“I’m eating you anyway”
I’ve hit rock bottom. How do I know? I just ate chicken tender off of my dirty, dirty kitchen floor. That little fucker piece of chicken jumped right out of my hand as I was closing the fridge. I scooped him up as quickly as I could, said out loud to no one, “I’m eating you anyway” and proceeded to rip it apart like an animal in the wild.
On a normal day, say when I don’t feel completely hopeless, I would NEVER eat that thing. MAYBE, if I had JUST and I mean as in within the last 4 hours, cleaned the floors I would consider it, but then get a hold of myself and throw it in the trash.
My kitchen floors have not been touched in over 2 weeks! Plus bonus, I dropped it RIGHT in front of the trashcan, which is where lots of other disgusting items have already fallen and deposited their germs, bacteria, funguses, venereal diseases, probably rabis, whooping cough, tetanus and 6000 other ailments that are all cohabiting on my tile floors right where I dropped my chicken. Now, they took the chicken tender bus straight to my insides and I am certain they are setting up new illness born colonies everywhere. My gut, my butt, even my eyeballs already feel funny.

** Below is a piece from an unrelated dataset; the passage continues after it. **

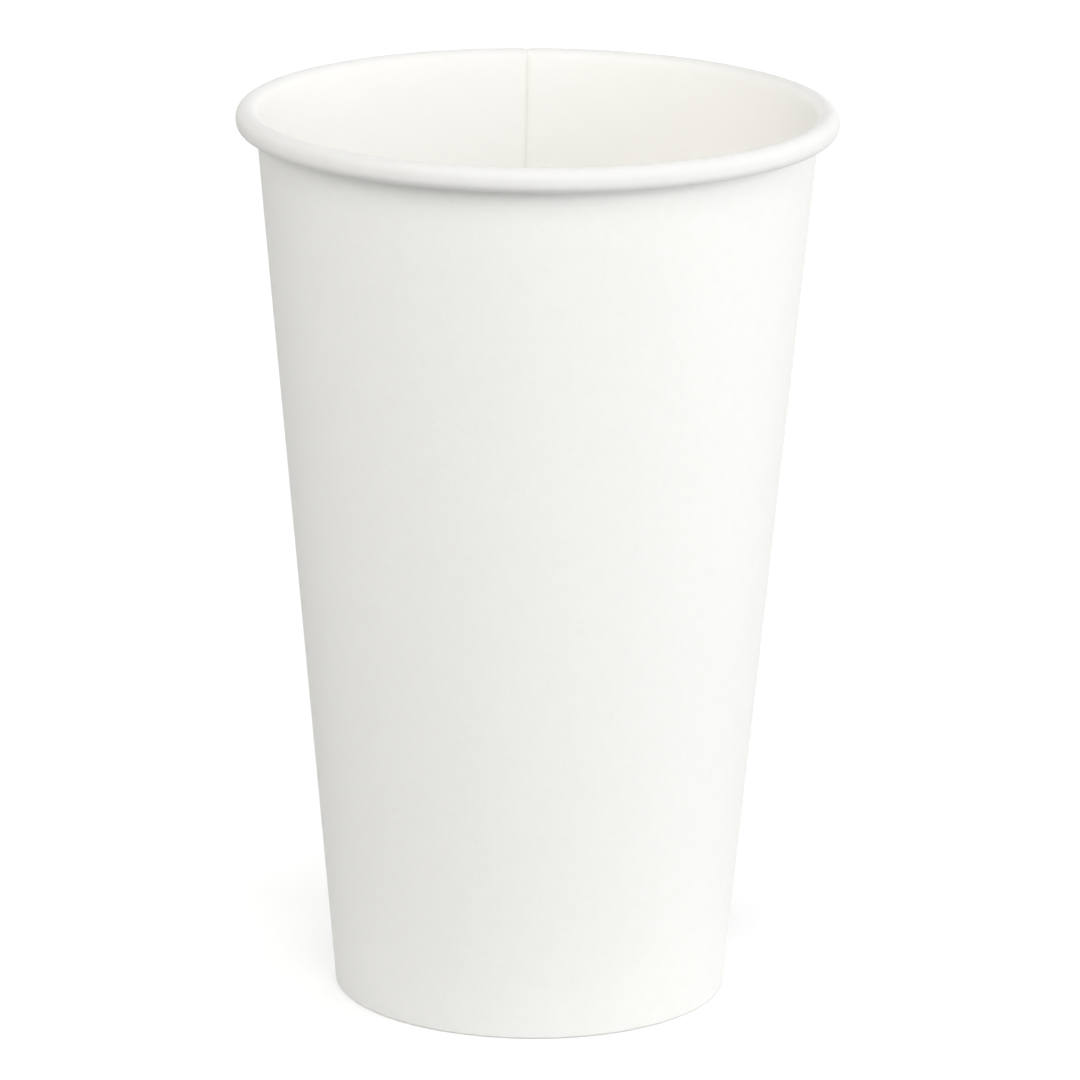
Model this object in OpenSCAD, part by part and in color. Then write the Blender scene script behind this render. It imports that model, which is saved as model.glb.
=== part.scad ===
// Single-wall paper cup for hot drinks, made of two pieces of coated board.
// The side wall is one fan-shaped sheet, wrapped into a cone and sealed along a lapped side seam.
// Its top edge is rolled outwards into the rim, and its foot is folded inwards and up.
// The bottom is a drawn disc with a skirt that points down, and the folded foot holds that skirt.
// Both pieces are a sheet of even thickness that follows a path of straights and bends.
// Sizes are in millimetres. The cup stands on z = 0, with its axis on z.

/* [Cup] */
// Diameter over the rolled rim
rim_d = 90; // [84:0.5:98]
// Height from the table to the top of the rim
height = 136.5; // [100:0.5:170]
// Outside diameter of the side wall, carried down to the table
foot_d = 59.4; // [54:0.2:68]

/* [Side wall] */
// Thickness of the side wall's board
wall_t = 0.4; // [0.32:0.01:0.44]
// Width of the lap, where one edge of the sheet covers the other
lap_w = 8; // [5:0.5:12]
// Width over which the sheet climbs onto the edge that it covers
climb_w = 1.3; // [0.8:0.1:2.5]
// Depth of the groove left inside the cup, beside the covered edge
groove_depth = 0.24; // [0.1:0.02:0.28]
// Width of that groove where it crosses the rolled rim
groove_w = 0.5; // [0.3:0.05:0.7]
// Direction of the covered edge at half height, seen from above, in degrees from the x axis
seam_a = 93.5; // [0:0.5:360]
// Lean of the seam away from the cone's own straight lines, in degrees
seam_lean = 0.8; // [-1:0.1:1]

/* [Rolled rim] */
// Width of the roll, from the inside of the cup to its outer edge
roll_w = 3.3; // [3.1:0.1:4.5]
// Length of the straight stretch on the roll's outer side
roll_flat = 0.5; // [0.3:0.1:1]
// Gap between the roll's tucked-in end and the wall beside it
roll_gap = 0.1; // [0.06:0.02:0.14]
// Turn of the tucked-in end past the wall, in degrees
roll_tuck_a = 75; // [20:5:120]

/* [Foot] */
// Height of the folded hem, inside the foot
hem_h = 7.5; // [5:0.5:9]
// Inside radius of the fold's two corners
fold_in_r = 0.05; // [0.03:0.01:0.1]

/* [Bottom] */
// Height of the bottom panel's upper face above the table
panel_h = 10.5; // [10.5:0.5:14]
// Thickness of the bottom's board
bottom_t = 0.3; // [0.26:0.01:0.4]
// Inside radius of the bend between the panel and its skirt
bend_in_r = 0.6; // [0.3:0.1:1]
// Distance that the skirt's edge stays above the inside of the fold
skirt_lift = 0.4; // [0.2:0.1:1]
// Clearance between the skirt and the board on each side of it
seal_gap = 0.02; // [0.02:0.01:0.04]

/* [Hidden] */
$fn = 128;
board_colour = [0.95, 0.95, 0.94];
bottom_colour = [0.95, 0.94, 0.91];
// Angle between the points of a bend
bend_step = 10;
// Depth to which a seam detail is sunk into the sheet that carries it
bite = roll_gap / 2;

// The roll's first half turn, whose outside sets the rim's diameter and the cup's height
roll_r = (roll_w - wall_t) / 2;
roll_x = (rim_d - roll_w) / 2;
roll_z = height - roll_w / 2;

// Angle of the wall from the vertical: its outer face leaves the foot and meets the roll at a tangent
wall_lean = atan2(roll_x - foot_d / 2, roll_z)
    - asin((roll_r - wall_t / 2) / norm([roll_x - foot_d / 2, roll_z]));

// The roll's second half turn is tighter, so that its end passes inside the wall
roll_pitch = wall_t + roll_gap;
roll_2_r = roll_r - (roll_pitch - roll_flat * sin(wall_lean)) / (1 + cos(wall_lean));
roll_3_r = roll_r - roll_pitch;
roll_rise = roll_flat * cos(wall_lean) - (roll_r - roll_2_r) * sin(wall_lean);

// The fold goes round the skirt, and its flat is what the cup stands on
fold_r = fold_in_r + wall_t / 2;
fold_flat = (bottom_t + 2 * seal_gap - 2 * fold_in_r) / cos(wall_lean);
fold_top_z = wall_t / 2 + fold_r * (1 - sin(wall_lean));
fold_top_x = wall_x(fold_top_z, wall_t / 2);
hem_foot_x = fold_top_x - fold_flat - 2 * fold_r * cos(wall_lean);
hem_foot_z = fold_top_z + 2 * fold_r * sin(wall_lean);
hem_len = (hem_h - hem_foot_z) / cos(wall_lean);
// Length of the straight wall, from the fold to the roll
wall_len = (roll_x - fold_top_x) * sin(wall_lean) + (roll_z - fold_top_z) * cos(wall_lean);

// The bottom's bend ends on the line that the skirt follows down the wall
skirt_depth = wall_t + seal_gap + bottom_t / 2;
bend_r = bend_in_r + bottom_t / 2;
bend_foot_z = panel_h - bottom_t / 2 - bend_r * (1 + sin(wall_lean));
panel_r = wall_x(bend_foot_z, skirt_depth) - bend_r * cos(wall_lean);
skirt_len = (bend_foot_z - wall_t - skirt_lift) / cos(wall_lean);

// Radius at height z of a surface that lies depth under the wall's outer face
function wall_x(z, depth) = foot_d / 2 + z * tan(wall_lean) - depth / cos(wall_lean);

// A place on a path is [x, z, heading], where heading is the angle from straight up towards +x
function ahead(p, length) = [p[0] + length * sin(p[2]), p[1] + length * cos(p[2]), p[2]];

// Places along a bend of radius r, which turns right for a positive angle and left for a negative one
function bend(p, r, angle) =
    let (side = sign(angle), steps = ceil(abs(angle) / bend_step))
    [for (i = [1 : steps])
        let (h = p[2] + angle * i / steps)
        [p[0] + side * r * (cos(p[2]) - cos(h)), p[1] + side * r * (sin(h) - sin(p[2])), h]];

// A path from a start and a list of moves, each [length] for a straight or [radius, angle] for a bend
function path(start, moves, i = 0) =
    i == len(moves) ? [start] :
    let (m = moves[i], run = len(m) == 1 ? [ahead(start, m[0])] : bend(start, m[0], m[1]))
    concat([start], run_path(run, moves, i + 1));
function run_path(run, moves, i) =
    concat([for (k = [0 : 1 : len(run) - 2]) run[k]], path(run[len(run) - 1], moves, i));

// The point that lies a distance to the right of a place on a path
function beside(p, distance) = [p[0] + distance * cos(p[2]), p[1] - distance * sin(p[2])];

// Section of a sheet along a path, between two distances to the right of it
module sheet(path, from, to) {
    last = len(path) - 1;
    polygon(concat(
        [for (i = [0 : last]) beside(path[i], from)],
        [for (i = [0 : last]) beside(path[last - i], to)]));
}

// Hem, fold, wall, then the roll's first half turn, its flat, its second half turn and its tucked-in end
sidewall_path = path(
    [hem_foot_x + hem_len * sin(wall_lean), hem_foot_z + hem_len * cos(wall_lean), 180 + wall_lean],
    [[hem_len], [fold_r, -90 - wall_lean], [fold_flat], [fold_r, wall_lean - 90], [wall_len],
     [roll_r, 180 - wall_lean], [roll_flat], [roll_2_r, 180 + wall_lean], [roll_rise],
     [roll_3_r, roll_tuck_a]]);

// Panel, bend and skirt
bottom_path = path(
    [0, panel_h - bottom_t / 2, 90],
    [[panel_r], [bend_r, 90 + wall_lean], [skirt_len]]);

// Puts its children half way up the covered edge: x points out of the wall, z runs up along the seam
module on_seam() {
    rotate([0, 0, seam_a])
        translate([wall_x(height / 2, 0), 0, height / 2])
            rotate([0, wall_lean, 0])
                rotate([seam_lean, 0, 0])
                    children();
}

// A slab along the seam that takes in the whole sheet, between two distances from the covered edge
module seam_slab(from, to) {
    reach = 2 * roll_w;
    on_seam()
        translate([-reach, from, -height])
            cube([2 * reach, to - from, 2 * height]);
}

// The covering edge of the sheet, as a second thickness on the outside of the first
module lap() {
    intersection() {
        rotate_extrude() sheet(sidewall_path, wall_t / 2 - bite, wall_t * 3 / 2);
        seam_slab(-lap_w, 0);
    }
}

// Extrudes its child along the seam, from a height above the table to the start of the roll
module up_seam(from_z) {
    on_seam()
        translate([0, 0, (from_z - height / 2) / cos(wall_lean)])
            linear_extrude(height = wall_len - (from_z - fold_top_z) / cos(wall_lean))
                children();
}

// The stretch where the sheet climbs from the wall's outer face onto the lap
module climb() {
    sunk = wall_t / 2;
    climb_foot_y = climb_w * (1 + sunk / wall_t);
    up_seam(fold_top_z)
        polygon([[wall_t, 0], [-sunk, climb_foot_y], [-sunk, -climb_w], [bite, -climb_w]]);
}

// The groove beside the covered edge: wide up the inside of the wall, narrow over the roll and the foot
module groove() {
    clear = wall_t;
    groove_foot_y = climb_w * (1 + clear / groove_depth);
    up_seam(panel_h)
        polygon([[groove_depth - wall_t, 0], [-wall_t - clear, groove_foot_y], [-wall_t - clear, 0]]);
    intersection() {
        rotate_extrude() sheet(sidewall_path, -wall_t / 2 - bite, groove_depth - wall_t / 2);
        seam_slab(0, groove_w);
    }
}

module sidewall() {
    color(board_colour)
        difference() {
            union() {
                rotate_extrude() sheet(sidewall_path, -wall_t / 2, wall_t / 2);
                lap();
                climb();
            }
            groove();
            // The lap is pressed flat where the cup stands
            translate([-foot_d, -foot_d, -wall_t * 4]) cube([foot_d * 2, foot_d * 2, wall_t * 4]);
        }
}

module bottom() {
    color(bottom_colour)
        rotate_extrude() sheet(bottom_path, -bottom_t / 2, bottom_t / 2);
}

sidewall();
bottom();
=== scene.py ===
"""Looks of a plain single-wall paper cup for hot drinks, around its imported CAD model.

The cup is two pieces of coated board. Each is built here as the real sheet: a grid that follows
the same path of straights and bends as the CAD solid, with an outside face, a coated inside face
and cut edges of its own. The side wall is one sheet that goes once round the cup, climbs onto its
own first edge and covers it. Sizes are in millimetres unless a comment says otherwise. The cup
stands on z = 0, with its axis on z.
"""

import math

import bpy
import numpy as np
from mathutils import Matrix, Vector

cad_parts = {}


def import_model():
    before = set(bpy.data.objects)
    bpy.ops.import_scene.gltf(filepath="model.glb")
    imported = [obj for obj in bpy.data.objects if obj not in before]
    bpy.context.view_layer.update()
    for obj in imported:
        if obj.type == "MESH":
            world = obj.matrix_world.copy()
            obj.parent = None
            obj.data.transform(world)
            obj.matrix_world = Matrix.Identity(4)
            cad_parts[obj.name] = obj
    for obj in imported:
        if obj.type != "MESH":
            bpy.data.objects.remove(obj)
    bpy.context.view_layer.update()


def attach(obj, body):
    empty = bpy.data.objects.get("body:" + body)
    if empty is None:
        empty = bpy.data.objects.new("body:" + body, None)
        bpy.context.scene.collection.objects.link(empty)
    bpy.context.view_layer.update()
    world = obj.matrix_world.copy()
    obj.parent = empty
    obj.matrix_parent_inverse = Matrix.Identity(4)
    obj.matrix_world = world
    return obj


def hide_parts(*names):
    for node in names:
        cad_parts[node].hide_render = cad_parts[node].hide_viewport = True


MM = 0.001

# The cup, as in the CAD source
RIM_D = 90.0
HEIGHT = 136.5
FOOT_D = 59.4
WALL_T = 0.4
LAP_W = 8.0  # width over which the sheet covers its own first edge
CLIMB_W = 1.3  # width over which it climbs onto that edge
SEAM_A = math.radians(93.5)  # direction of that edge at half height, from +x towards +y
SEAM_LEAN = math.radians(0.8)
ROLL_W = 3.3
ROLL_FLAT = 0.5  # straight stretch between the roll's first two bends
ROLL_GAP = 0.1  # between the roll's turns
ROLL_TUCK_A = math.radians(75)  # how far the roll goes on after one full turn
HEM_H = 7.5  # top of the hem that is folded up inside the foot
FOLD_IN_R = 0.05  # inner radius of the hem's two bends
PANEL_H = 10.5  # top of the bottom's panel
BOTTOM_T = 0.3
BEND_IN_R = 0.6  # inner radius between the panel and its skirt
SKIRT_LIFT = 0.4  # from the fold to the skirt's lower edge
SEAL_GAP = 0.02  # on each side of the skirt

# What follows from those sizes
ROLL_R = (ROLL_W - WALL_T) / 2
ROLL_X = (RIM_D - ROLL_W) / 2
ROLL_Z = HEIGHT - ROLL_W / 2
WALL_LEAN = math.atan2(ROLL_X - FOOT_D / 2, ROLL_Z) - math.asin(
    (ROLL_R - WALL_T / 2) / math.hypot(ROLL_X - FOOT_D / 2, ROLL_Z)
)
# Distance from the tip of the flat sheet's fan to its edge at the foot
FAN_TIP = FOOT_D / 2 / math.sin(WALL_LEAN)

# Detail of the side wall that only the looks have
AROUND = 480  # columns of the mesh, and a multiple of KNURLS
KNURLS = 120  # ribs that are pressed into the hem
KNURL_DEPTH = 0.13
KNURL_MARGIN = 1.0  # plain board above and below them
KNURL_FADE = 0.5
GLUE_T = 0.012  # between the plies of the lap
PRESSED_W = 1.5  # width of the covered edge that is pressed thin
EDGE_DIP = 0.06  # how deep its inside face is pressed, and over what width
EDGE_DIP_W = 0.7

# The board's unevenness: waves with these numbers of lobes round the cup, which turn by up to
# WAVE_TWIST radians per millimetre of height and fade out towards the foot and the rim
WAVE_H = 0.035
WAVE_LOBES = (2, 3, 5, 7, 11)
WAVE_TWIST = 0.05
WAVE_FOOT_FADE = 25
WAVE_RIM_FADE = 12
WAVE_RIM_GAP = 3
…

The worst part? I have a whole other delicious, non-toxic tender sitting in the fridge! That’s right, I ate the other fucker off the floor not out of desperation, but out of depression. Like I said, rock bottom. Does it get worse than setting yourself up to be crapping your pants later at your son’s orthodontic appointment? No, I don’t think it does.
Also, I’ve neglected to mention that the time of this chicken tender consumption was 10:06 AM. Yes I am eating cold chicken at 10AM. Yes, I feel shame that my breakfast was 2 black coffees and a hard boiled egg with a chicken tender chaser. Yes, I feel shame that my floors have not been cleaned in weeks. Yes, I feel shame that I did not get the promotion at work yesterday. And there it is. All of the silliness, all the jokes boil down to being truly sad.
If you are sad and you eat food off of your dirty floors, you are not alone. Give yourself some grace, remember that the two second rule is science and maybe, just maybe consider wearing an adult diaper to the orthodontist’s office later today. God speed.